• INSTRUCTIONS FOR THE TASK
Find each line containing the string "that". Copy it.
--- BEGIN GIVEN DATA ---
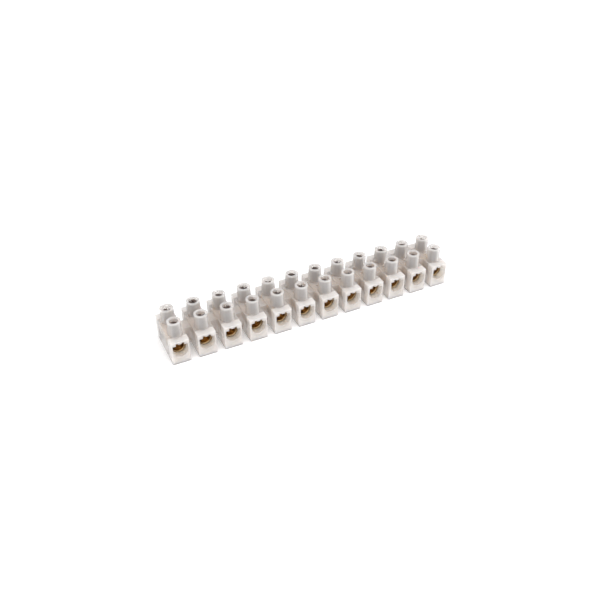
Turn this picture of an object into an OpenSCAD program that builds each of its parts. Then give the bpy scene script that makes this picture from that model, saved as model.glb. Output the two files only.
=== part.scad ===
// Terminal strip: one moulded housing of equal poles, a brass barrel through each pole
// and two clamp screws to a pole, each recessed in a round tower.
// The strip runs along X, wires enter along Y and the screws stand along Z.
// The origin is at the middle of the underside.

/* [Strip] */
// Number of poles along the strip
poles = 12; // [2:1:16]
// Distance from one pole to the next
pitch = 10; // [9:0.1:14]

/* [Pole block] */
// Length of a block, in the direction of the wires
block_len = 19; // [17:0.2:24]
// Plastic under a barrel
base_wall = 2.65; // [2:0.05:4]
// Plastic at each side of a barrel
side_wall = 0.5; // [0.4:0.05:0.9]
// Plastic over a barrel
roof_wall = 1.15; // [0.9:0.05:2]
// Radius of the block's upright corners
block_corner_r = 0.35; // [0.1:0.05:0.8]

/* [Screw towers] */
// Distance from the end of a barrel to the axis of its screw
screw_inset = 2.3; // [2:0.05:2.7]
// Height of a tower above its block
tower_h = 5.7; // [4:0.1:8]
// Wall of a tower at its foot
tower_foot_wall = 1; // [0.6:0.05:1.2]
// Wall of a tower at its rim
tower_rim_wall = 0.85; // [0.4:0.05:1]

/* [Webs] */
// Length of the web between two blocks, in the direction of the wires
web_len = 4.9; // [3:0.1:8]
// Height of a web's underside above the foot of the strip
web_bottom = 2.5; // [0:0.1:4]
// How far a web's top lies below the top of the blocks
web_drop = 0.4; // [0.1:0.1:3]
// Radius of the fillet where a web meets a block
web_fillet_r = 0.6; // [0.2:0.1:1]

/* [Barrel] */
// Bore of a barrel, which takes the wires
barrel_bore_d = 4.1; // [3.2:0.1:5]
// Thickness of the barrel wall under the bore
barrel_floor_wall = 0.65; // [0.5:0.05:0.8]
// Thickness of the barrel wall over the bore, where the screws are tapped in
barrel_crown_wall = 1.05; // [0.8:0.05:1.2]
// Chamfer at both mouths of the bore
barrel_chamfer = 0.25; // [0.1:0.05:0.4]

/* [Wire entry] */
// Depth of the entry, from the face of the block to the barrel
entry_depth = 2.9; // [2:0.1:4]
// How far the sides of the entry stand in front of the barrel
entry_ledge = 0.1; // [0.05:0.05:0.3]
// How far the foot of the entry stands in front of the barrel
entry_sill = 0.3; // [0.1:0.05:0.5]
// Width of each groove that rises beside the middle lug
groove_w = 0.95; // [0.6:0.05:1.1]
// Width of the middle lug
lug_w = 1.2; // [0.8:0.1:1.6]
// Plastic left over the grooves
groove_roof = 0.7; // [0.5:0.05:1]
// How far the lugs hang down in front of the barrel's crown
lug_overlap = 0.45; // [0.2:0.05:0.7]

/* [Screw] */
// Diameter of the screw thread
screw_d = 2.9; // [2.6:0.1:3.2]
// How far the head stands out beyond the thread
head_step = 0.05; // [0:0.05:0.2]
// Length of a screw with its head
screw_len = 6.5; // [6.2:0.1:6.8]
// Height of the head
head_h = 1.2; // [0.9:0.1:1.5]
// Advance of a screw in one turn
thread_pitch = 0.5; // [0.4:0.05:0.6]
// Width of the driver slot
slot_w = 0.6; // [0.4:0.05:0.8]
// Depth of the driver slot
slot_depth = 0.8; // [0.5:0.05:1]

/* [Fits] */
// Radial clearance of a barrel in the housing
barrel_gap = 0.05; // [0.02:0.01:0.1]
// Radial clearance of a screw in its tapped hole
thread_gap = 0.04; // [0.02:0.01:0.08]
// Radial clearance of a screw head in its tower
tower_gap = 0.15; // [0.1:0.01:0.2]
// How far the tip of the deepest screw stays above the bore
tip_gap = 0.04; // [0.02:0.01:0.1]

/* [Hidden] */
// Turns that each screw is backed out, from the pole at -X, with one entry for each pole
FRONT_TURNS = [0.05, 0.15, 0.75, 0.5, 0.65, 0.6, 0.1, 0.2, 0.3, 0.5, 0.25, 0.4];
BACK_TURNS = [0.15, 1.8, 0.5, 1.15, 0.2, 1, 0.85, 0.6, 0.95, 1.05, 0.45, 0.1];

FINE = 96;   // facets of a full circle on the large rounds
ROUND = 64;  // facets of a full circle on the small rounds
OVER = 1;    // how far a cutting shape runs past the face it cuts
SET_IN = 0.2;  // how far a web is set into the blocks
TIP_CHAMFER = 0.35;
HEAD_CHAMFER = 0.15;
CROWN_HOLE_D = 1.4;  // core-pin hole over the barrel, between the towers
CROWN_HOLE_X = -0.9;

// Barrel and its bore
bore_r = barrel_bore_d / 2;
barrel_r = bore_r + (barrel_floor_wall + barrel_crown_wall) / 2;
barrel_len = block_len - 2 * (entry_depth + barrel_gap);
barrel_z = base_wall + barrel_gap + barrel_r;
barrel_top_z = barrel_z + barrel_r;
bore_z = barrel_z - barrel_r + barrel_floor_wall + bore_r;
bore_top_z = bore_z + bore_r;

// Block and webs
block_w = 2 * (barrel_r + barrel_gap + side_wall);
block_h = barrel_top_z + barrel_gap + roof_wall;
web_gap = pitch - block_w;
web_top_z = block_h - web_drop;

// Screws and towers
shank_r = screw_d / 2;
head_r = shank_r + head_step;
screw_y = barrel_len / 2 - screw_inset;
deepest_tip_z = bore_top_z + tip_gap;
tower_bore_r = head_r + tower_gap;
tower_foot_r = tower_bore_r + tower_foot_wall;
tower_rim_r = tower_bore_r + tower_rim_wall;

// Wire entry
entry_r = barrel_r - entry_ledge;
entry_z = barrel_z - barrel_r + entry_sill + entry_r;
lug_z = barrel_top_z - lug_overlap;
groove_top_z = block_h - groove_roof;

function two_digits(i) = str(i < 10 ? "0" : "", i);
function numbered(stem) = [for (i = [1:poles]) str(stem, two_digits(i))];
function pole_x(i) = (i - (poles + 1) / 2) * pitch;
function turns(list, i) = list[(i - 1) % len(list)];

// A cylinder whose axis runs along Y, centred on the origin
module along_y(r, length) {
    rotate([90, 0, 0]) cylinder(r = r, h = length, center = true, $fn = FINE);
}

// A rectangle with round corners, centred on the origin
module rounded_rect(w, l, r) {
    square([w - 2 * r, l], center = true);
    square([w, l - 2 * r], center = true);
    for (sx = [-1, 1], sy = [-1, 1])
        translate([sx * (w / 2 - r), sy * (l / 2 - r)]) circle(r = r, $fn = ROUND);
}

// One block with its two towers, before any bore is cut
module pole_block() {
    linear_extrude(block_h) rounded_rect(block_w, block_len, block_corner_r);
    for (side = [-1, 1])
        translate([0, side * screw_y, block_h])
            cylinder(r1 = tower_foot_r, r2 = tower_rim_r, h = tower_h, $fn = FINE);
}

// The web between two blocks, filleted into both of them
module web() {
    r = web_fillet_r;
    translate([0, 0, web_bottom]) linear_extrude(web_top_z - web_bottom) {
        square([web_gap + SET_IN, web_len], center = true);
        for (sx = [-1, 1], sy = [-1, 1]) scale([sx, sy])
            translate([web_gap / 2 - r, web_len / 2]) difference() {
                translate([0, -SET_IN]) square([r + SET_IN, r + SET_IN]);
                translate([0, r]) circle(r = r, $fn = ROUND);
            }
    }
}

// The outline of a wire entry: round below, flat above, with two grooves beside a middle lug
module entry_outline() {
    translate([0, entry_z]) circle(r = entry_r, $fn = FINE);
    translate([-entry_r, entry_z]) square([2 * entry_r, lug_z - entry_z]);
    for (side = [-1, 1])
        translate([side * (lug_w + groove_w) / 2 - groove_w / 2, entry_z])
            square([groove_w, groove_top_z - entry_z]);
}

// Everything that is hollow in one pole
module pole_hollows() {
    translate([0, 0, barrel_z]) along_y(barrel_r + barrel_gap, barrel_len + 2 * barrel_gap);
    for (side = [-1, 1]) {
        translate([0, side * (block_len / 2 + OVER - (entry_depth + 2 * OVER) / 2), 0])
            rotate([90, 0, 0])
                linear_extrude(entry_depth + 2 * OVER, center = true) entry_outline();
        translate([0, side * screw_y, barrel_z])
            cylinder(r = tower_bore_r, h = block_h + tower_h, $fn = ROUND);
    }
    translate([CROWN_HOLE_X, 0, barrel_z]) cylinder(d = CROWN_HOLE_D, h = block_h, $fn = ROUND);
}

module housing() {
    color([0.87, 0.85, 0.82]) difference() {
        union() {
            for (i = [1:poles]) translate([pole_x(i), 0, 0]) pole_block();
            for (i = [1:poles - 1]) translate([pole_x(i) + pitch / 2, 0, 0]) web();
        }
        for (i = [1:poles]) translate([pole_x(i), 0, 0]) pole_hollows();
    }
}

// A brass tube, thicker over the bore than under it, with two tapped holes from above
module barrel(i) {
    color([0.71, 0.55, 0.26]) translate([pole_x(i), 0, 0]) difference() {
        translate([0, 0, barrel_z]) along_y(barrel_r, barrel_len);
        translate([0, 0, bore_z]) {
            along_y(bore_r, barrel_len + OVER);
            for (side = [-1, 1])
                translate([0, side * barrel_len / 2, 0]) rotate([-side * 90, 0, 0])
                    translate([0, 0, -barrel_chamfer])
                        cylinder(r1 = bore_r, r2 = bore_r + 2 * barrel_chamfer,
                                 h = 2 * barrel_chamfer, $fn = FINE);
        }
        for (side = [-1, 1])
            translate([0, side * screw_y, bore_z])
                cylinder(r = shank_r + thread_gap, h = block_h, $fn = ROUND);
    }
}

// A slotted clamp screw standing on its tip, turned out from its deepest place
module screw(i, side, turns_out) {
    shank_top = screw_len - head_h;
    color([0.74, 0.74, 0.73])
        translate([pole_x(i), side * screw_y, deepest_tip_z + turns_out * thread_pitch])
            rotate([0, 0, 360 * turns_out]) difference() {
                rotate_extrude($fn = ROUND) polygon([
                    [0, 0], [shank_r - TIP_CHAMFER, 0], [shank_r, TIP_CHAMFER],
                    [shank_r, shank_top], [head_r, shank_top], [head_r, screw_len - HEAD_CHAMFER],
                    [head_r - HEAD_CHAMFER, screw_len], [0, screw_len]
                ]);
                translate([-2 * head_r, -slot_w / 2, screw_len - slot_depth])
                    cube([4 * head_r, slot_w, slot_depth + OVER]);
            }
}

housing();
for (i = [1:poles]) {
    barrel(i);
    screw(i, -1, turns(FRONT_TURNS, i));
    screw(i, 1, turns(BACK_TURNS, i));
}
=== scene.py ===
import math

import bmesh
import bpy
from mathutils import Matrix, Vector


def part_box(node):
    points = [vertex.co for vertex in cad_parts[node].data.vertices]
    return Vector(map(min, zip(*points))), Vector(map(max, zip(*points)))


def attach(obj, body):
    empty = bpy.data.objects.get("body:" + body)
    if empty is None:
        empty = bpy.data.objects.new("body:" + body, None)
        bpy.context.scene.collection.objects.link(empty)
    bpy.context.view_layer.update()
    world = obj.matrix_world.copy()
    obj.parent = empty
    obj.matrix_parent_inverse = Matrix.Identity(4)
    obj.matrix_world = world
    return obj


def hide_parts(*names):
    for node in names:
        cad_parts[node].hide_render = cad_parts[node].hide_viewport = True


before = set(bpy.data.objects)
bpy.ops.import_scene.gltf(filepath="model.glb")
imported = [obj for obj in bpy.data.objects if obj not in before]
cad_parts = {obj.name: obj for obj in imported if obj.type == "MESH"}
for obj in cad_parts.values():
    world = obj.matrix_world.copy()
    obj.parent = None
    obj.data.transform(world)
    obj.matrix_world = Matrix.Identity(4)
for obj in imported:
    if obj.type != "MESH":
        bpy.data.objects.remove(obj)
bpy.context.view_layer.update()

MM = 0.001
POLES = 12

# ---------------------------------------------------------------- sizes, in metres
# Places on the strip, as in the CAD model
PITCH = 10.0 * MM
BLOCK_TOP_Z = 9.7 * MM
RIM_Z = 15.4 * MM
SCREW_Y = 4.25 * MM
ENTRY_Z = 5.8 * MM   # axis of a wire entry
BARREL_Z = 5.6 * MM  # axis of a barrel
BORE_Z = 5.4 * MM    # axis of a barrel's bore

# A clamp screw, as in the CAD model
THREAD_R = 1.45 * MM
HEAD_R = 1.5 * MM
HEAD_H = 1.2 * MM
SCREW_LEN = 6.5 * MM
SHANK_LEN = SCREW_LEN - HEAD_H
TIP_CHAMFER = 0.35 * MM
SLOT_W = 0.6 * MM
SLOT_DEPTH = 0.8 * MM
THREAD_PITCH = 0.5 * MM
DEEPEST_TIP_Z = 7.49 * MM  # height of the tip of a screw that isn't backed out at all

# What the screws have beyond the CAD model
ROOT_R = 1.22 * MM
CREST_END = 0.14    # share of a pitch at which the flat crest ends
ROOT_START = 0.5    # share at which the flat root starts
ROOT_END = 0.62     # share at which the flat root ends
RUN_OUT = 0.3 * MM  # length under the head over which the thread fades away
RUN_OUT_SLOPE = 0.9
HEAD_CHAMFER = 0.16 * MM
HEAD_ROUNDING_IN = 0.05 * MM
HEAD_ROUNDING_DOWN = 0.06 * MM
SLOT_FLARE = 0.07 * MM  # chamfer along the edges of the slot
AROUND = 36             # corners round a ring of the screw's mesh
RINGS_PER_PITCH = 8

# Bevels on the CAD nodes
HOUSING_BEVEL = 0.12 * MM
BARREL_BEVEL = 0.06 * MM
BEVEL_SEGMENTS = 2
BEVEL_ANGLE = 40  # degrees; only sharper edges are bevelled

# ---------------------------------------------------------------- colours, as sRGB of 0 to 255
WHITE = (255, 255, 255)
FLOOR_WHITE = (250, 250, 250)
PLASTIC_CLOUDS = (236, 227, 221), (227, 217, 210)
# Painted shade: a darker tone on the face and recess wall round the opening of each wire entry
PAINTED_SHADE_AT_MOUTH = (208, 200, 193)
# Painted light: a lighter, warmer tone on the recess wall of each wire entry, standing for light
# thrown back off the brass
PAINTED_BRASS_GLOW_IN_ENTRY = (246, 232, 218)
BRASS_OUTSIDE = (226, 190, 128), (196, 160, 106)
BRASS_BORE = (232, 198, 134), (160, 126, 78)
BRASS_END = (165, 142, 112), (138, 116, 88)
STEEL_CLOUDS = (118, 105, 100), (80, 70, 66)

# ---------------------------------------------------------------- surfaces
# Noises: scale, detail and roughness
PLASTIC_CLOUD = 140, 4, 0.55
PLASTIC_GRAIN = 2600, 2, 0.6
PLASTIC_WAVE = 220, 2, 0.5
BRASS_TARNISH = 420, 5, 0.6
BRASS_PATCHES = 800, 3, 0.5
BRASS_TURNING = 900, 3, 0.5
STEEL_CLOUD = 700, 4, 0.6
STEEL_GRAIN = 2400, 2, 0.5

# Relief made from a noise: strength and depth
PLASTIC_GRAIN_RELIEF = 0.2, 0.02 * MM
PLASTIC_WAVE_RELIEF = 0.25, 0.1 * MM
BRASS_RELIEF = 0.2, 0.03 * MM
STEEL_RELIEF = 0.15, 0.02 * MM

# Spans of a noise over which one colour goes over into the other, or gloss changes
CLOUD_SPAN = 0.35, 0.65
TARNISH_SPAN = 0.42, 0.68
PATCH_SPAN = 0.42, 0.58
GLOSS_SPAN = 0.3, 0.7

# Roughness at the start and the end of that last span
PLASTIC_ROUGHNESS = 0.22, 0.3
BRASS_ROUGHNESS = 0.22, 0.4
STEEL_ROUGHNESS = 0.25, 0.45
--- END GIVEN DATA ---
• COMPLETED TASK
Turn this picture of an object into an OpenSCAD program that builds each of its parts. Then give the bpy scene script that makes this picture from that model, saved as model.glb. Output the two files only.
// Width of each groove that rises beside the middle lug
// Turns that each screw is backed out, from the pole at -X, with one entry for each pole
// Everything that is hollow in one pole
DEEPEST_TIP_Z = 7.49 * MM  # height of the tip of a screw that isn't backed out at all
# Roughness at the start and the end of that last span